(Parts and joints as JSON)
::::

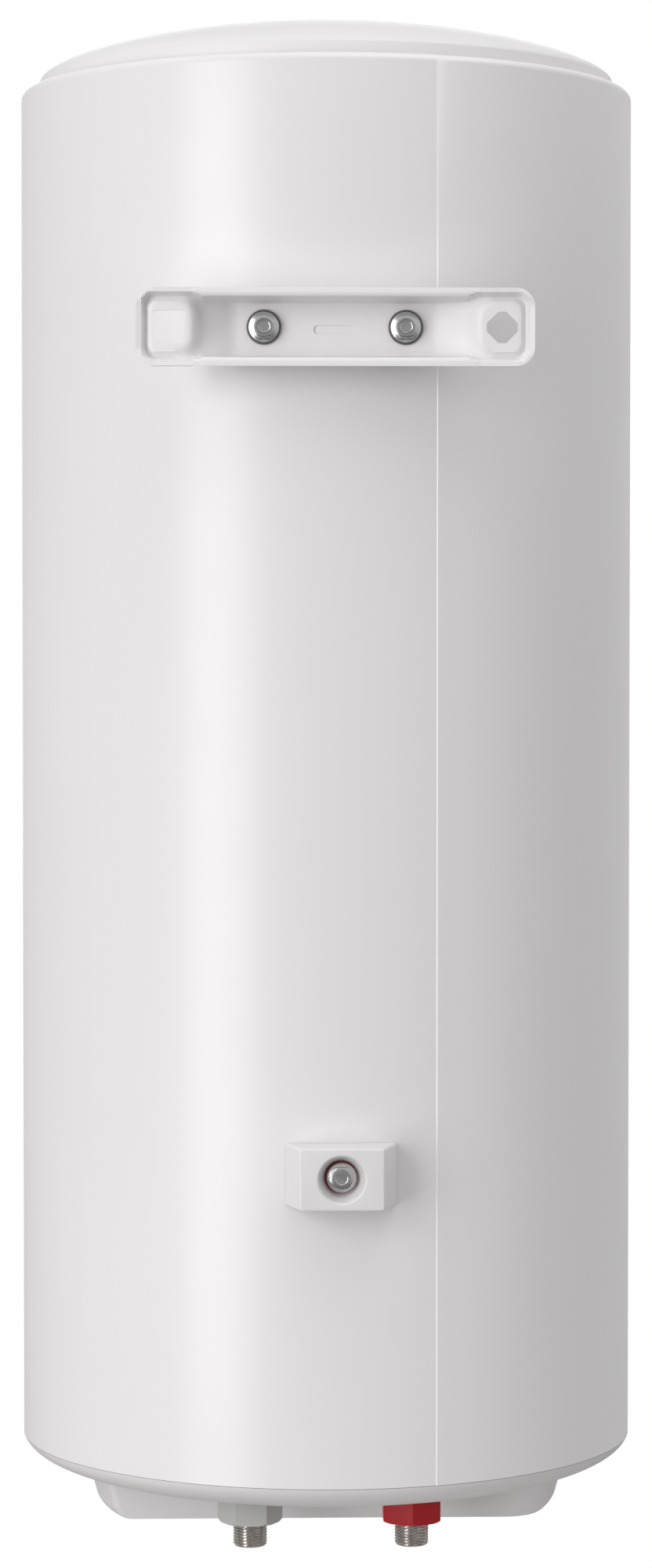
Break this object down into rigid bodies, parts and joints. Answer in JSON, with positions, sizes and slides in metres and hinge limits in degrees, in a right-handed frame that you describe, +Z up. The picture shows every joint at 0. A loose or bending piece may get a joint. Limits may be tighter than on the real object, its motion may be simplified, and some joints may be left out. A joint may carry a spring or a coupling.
{
  "type": "tank water heater",
  "caption": "Wall-hung upright electric storage water heater: round white jacket, domed cap, hanging bracket, spacer block, water pipes and lower cover with a dial.",
  "frame": {"origin": "midway between the two hanging holes, on the wall plane that the bracket's rim and the spacer block's face touch", "axes": "+Z up along the tank, +Y from the wall into the room, +X to the right as seen from the wall side"},
  "size_m": [0.39, 0.415, 0.9544],
  "materials": {
    "white_enamel": "gloss",
    "white_plastic": "satin",
    "pu_foam": "matte",
    "tank_enamel": "satin",
    "zinc_steel": "satin",
    "dark_zinc": "satin",
    "stainless": "satin",
    "copper_sheath": "satin",
    "magnesium": "matte",
    "black_rubber": "matte",
    "ceramic": "matte",
    "amber_lens": "gloss",
    "grey_plastic": "satin",
    "red_plastic": "satin",
    "red_fibre": "matte",
    "black_plastic": "satin",
    "wire_brown": "satin",
    "wire_blue": "satin",
    "wire_green": "satin",
    "wire_white": "satin"
  },
  "bodies": {
    "root": {"anode_nut": "zinc_steel", "anode_rod": "magnesium", "bottom_cap": "white_plastic", "bracket_bolt_left": "zinc_steel", "bracket_bolt_right": "zinc_steel", "bracket_boss_left": "tank_enamel", "bracket_boss_right": "tank_enamel", "bracket_washer_left": "dark_zinc", "bracket_washer_right": "dark_zinc", "cold_diffuser": "white_plastic", "cold_nipple": "stainless", "cold_sleeve": "grey_plastic", "control_cover": "white_plastic", "cord_gland": "black_plastic", "cover_screw_1": "zinc_steel", "cover_screw_2": "zinc_steel", "cover_screw_3": "zinc_steel", "earth_screw": "zinc_steel", "earth_wire": "wire_green", "element_terminal_left": "ceramic", "element_terminal_right": "ceramic", "flange_bolt_1": "zinc_steel", "flange_bolt_2": "zinc_steel", "flange_bolt_3": "zinc_steel", "flange_bolt_4": "zinc_steel", "flange_bolt_5": "zinc_steel", "flange_collar": "tank_enamel", "flange_gasket": "black_rubber", "flange_plate": "zinc_steel", "foam_insulation": "pu_foam", "gland_nut": "black_plastic", "heating_element": "copper_sheath", "hot_nipple": "stainless", "hot_sleeve": "red_plastic", "hot_standpipe": "stainless", "jacket": "white_enamel", "lamp_holder": "ceramic", "lamp_lead": "wire_white", "lamp_lens": "amber_lens", "link_wire": "wire_brown", "live_wire": "wire_brown", "lower_spacer": "white_plastic", "neutral_wire": "wire_blue", "spacer_bolt": "zinc_steel", "spacer_boss": "tank_enamel", "spacer_fibre_washer": "red_fibre", "tank_shell": "tank_enamel", "terminal_block": "white_plastic", "thermostat_body": "black_plastic", "thermostat_pocket": "stainless", "top_cap": "white_plastic", "wall_bracket": "white_enamel"},
    "knob": {"control_knob": "white_plastic", "thermostat_spindle": "stainless"},
    "reset": {"reset_button": "red_plastic"}
  },
  "joints": [
    {"name": "knob_turn", "type": "hinge", "parent": "root", "child": "knob", "pos_m": [0, 0.244, -0.7385], "axis": [0, 0, 1], "range_deg": [0, 270]},
    {"name": "reset_press", "type": "slide", "parent": "root", "child": "reset", "axis": [0, 0, 1], "range_m": [0, 0.002], "stiffness_N_per_m": 400, "springref_m": -0.002}
  ]
}
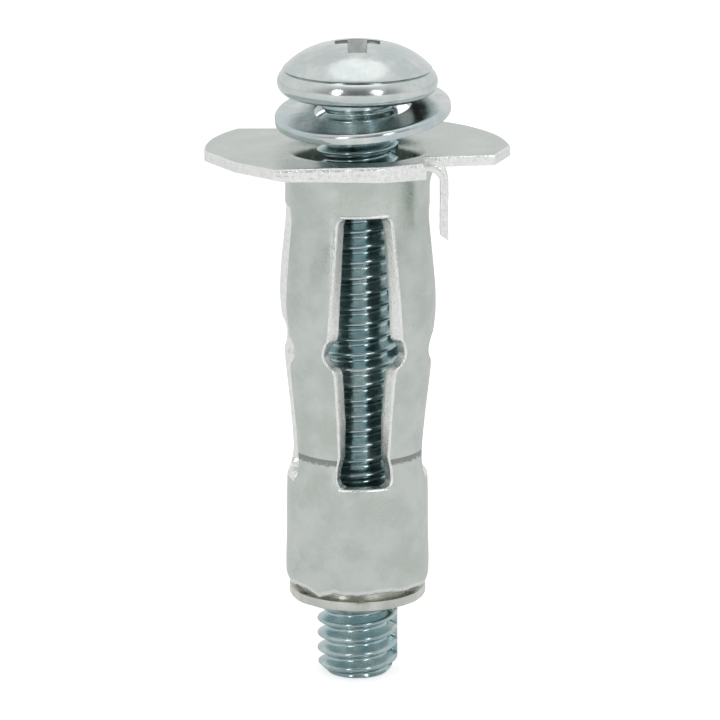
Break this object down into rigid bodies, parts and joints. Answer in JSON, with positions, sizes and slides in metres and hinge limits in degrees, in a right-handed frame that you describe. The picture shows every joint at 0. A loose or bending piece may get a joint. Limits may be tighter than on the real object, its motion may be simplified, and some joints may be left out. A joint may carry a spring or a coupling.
{
  "type": "hollow wall anchor",
  "caption": "Hollow-wall expansion anchor: flanged sleeve with a prong and four folding legs, threaded nut in its end cage, and a pan-head machine screw with a washer.",
  "frame": {"origin": "on the screw's axis, in the plane of the flange's underside, which rests on the wall", "axes": "+Z along the screw's axis, out of the wall towards the head; -Y is the flange's straight front edge; the screw's slot runs along Y"},
  "size_m": [0.0154, 0.013, 0.0329],
  "materials": {
    "sleeve_zinc": "satin zinc plate",
    "nut_zinc": "satin zinc plate",
    "washer_zinc": "bright zinc plate",
    "screw_zinc": "bright blue-passivated zinc plate"
  },
  "bodies": {
    "collar": {"collar": "sleeve_zinc"},
    "upper_leg_1": {"upper_leg_1": "sleeve_zinc"},
    "upper_leg_2": {"upper_leg_2": "sleeve_zinc"},
    "upper_leg_3": {"upper_leg_3": "sleeve_zinc"},
    "upper_leg_4": {"upper_leg_4": "sleeve_zinc"},
    "lower_leg_1": {"lower_leg_1": "sleeve_zinc"},
    "lower_leg_2": {"lower_leg_2": "sleeve_zinc"},
    "lower_leg_3": {"lower_leg_3": "sleeve_zinc"},
    "lower_leg_4": {"lower_leg_4": "sleeve_zinc"},
    "nut_cage": {"nut_cage": "sleeve_zinc", "nut": "nut_zinc"},
    "washer": {"washer": "washer_zinc"},
    "screw": {"screw": "screw_zinc"}
  },
  "joints": [
    {"name": "leg_fold_1", "type": "hinge", "parent": "collar", "child": "upper_leg_1", "pos_m": [0.00284, -0.0023, -0.00315], "axis": [-0.6293, -0.7771, 0], "range_deg": [0, 60]},
    {"name": "leg_fold_2", "type": "hinge", "parent": "collar", "child": "upper_leg_2", "pos_m": [0.0023, 0.00284, -0.00315], "axis": [0.7771, -0.6293, 0], "range_deg": [0, 60]},
    {"name": "leg_fold_3", "type": "hinge", "parent": "collar", "child": "upper_leg_3", "pos_m": [-0.00284, 0.0023, -0.00315], "axis": [0.6293, 0.7771, 0], "range_deg": [0, 60]},
    {"name": "leg_fold_4", "type": "hinge", "parent": "collar", "child": "upper_leg_4", "pos_m": [-0.0023, -0.00284, -0.00315], "axis": [-0.7771, 0.6293, 0], "range_deg": [0, 60]},
    {"name": "knuckle_1", "type": "hinge", "parent": "upper_leg_1", "child": "lower_leg_1", "pos_m": [0.00242, -0.00196, -0.00935], "axis": [-0.6293, -0.7771, 0], "range_deg": [-120, 0]},
    {"name": "knuckle_2", "type": "hinge", "parent": "upper_leg_2", "child": "lower_leg_2", "pos_m": [0.00196, 0.00242, -0.00935], "axis": [0.7771, -0.6293, 0], "range_deg": [-120, 0]},
    {"name": "knuckle_3", "type": "hinge", "parent": "upper_leg_3", "child": "lower_leg_3", "pos_m": [-0.00242, 0.00196, -0.00935], "axis": [0.6293, 0.7771, 0], "range_deg": [-120, 0]},
    {"name": "knuckle_4", "type": "hinge", "parent": "upper_leg_4", "child": "lower_leg_4", "pos_m": [-0.00196, -0.00242, -0.00935], "axis": [-0.7771, 0.6293, 0], "range_deg": [-120, 0]},
    {"name": "foot_fold", "type": "hinge", "parent": "lower_leg_1", "child": "nut_cage", "pos_m": [0.00284, -0.0023, -0.01555], "axis": [-0.6293, -0.7771, 0], "range_deg": [0, 60]},
    {"name": "screw_travel", "type": "slide", "parent": "collar", "child": "washer", "axis": [0, 0, 1], "range_m": [-0.00079, 0.00397]},
    {"name": "screw_turn", "type": "hinge", "parent": "washer", "child": "screw", "pos_m": [0, 0, 0], "axis": [0, 0, 1], "range_deg": [-361, 1801]}
  ],
  "couplings": [
    {"joint": "leg_fold_2", "follows": "leg_fold_1", "ratio": 1},
    {"joint": "leg_fold_3", "follows": "leg_fold_1", "ratio": 1},
    {"joint": "leg_fold_4", "follows": "leg_fold_1", "ratio": 1},
    {"joint": "knuckle_1", "follows": "leg_fold_1", "ratio": -2},
    {"joint": "knuckle_2", "follows": "leg_fold_1", "ratio": -2},
    {"joint": "knuckle_3", "follows": "leg_fold_1", "ratio": -2},
    {"joint": "knuckle_4", "follows": "leg_fold_1", "ratio": -2},
    {"joint": "foot_fold", "follows": "leg_fold_1", "ratio": 1},
    {"joint": "screw_turn", "follows": "screw_travel", "rad_per_m": 7915.8}
  ]
}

::::

■ **WHAT THIS TASK INVOLVES**:
Only the number is needed: state how many lines in the listing contain "piece".

■ **EXERCISE OUTPUT**:
2